LMetric: Simple is Better - Multiplication May Be All You Need for LLM Request Scheduling

High-quality LLM request scheduling requires achieving two key objectives: whether the routed instance has KV$ to accelerate the request execution and whether the workload is balanced across instances. Achieving both objectives is challenging because pursuing one objective may compromise the other. Current approaches adopt various combinators (e.g., linear combinations) to compute a scheduling score combining indicators for the two objectives, which are complex in that they either require significant workload-specific hyperparameter tuning or model-hardware-aware simulator development, and could still lead to suboptimal performance. In this paper, we show that using a simple multiplication of two carefully chosen indicators-one for KV$-aware (new prefill tokens if routed to an instance) and one for load balancing-aware (current batch size of the instance)-as the scheduling score can simultaneously achieve both objectives well without any hyperparameter tuning. The key idea is that the multiplied score considers both objectives in a manner similar to a linear combination, with a nice property that the original hyperparameters are canceled out during comparison so we don't need tuning to find the best parameters. The two indicators are chosen based on our analysis of LLM characteristics, and our extensive experiments show that this simple approach can reduce TTFT by 92% and 52%, and TPOT by 21% and 20%, compared to vLLM-v1 and a production scheduler on real-world workloads covering chatbots, API calls, and coding agents. We also mathematically derive the conditions under which multiplication may fail, and find that such conditions are extremely rare in practice and can be detected (and mitigated) beforehand.

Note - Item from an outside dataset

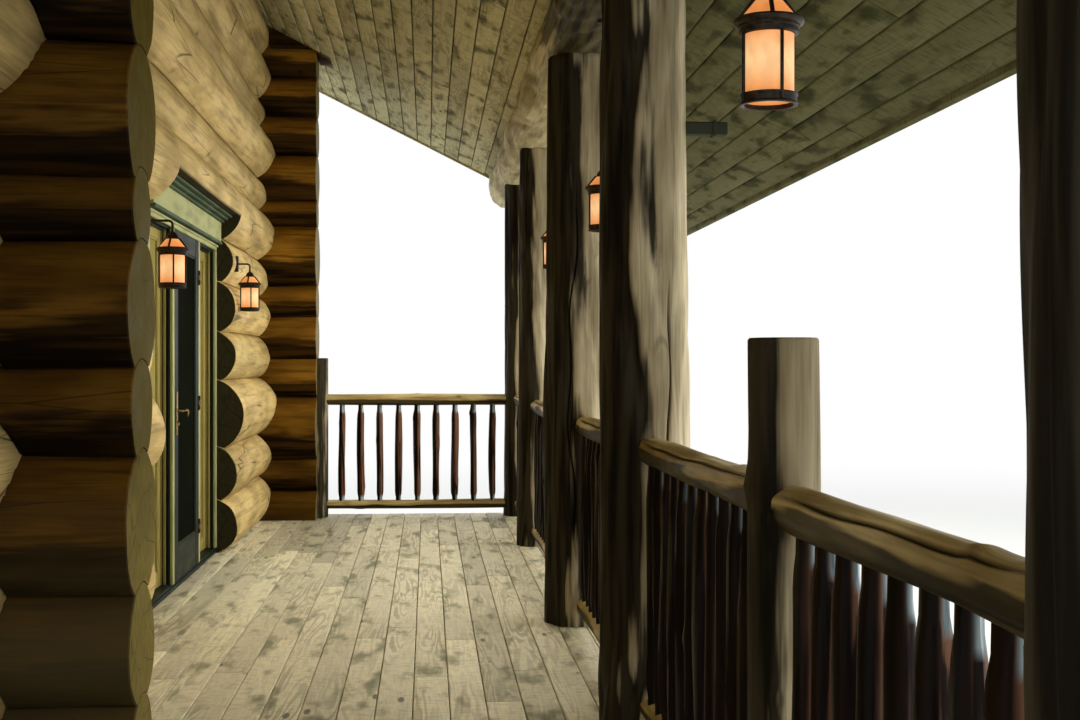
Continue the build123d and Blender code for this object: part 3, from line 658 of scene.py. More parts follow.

翻译：高质量的大语言模型请求调度需达成两个关键目标：被路由的实例是否拥有足够的KV$以加速请求执行，以及各实例间的工作负载是否均衡。同时实现这两个目标颇具挑战性，因为追求其中之一可能会损害另一个。现有方法采用多种组合策略（如线性组合）计算调度得分，这些策略将两个目标的指标相结合，但其复杂性在于要么需要大量针对特定工作负载的超参数调优，要么需要开发模型-硬件感知的仿真器，且仍可能导致次优性能。本文证明，使用两个精心选择的指标的简单乘法——一个用于KV$感知（若路由至某实例时的新预填充令牌数），另一个用于负载均衡感知（实例的当前批次大小）——作为调度得分，无需任何超参数调优即可同时良好地实现这两个目标。其核心思想在于，乘法得分以类似于线性组合的方式兼顾两个目标，且具有一个优良性质：原始超参数在比较过程中相互抵消，因此无需调优寻找最佳参数。这两个指标基于我们对大语言模型特征的分析而选定。广泛实验表明，与vLLM-v1及一个面向聊天机器人、API调用和编程代理等真实工作负载的生产调度器相比，这种简单方法可将TTFT分别降低92%和52%，将TPOT分别降低21%和20%。我们还从数学上推导了乘法可能失败的条件，并发现此类条件在实践中极为罕见，且可预先检测（并缓解）。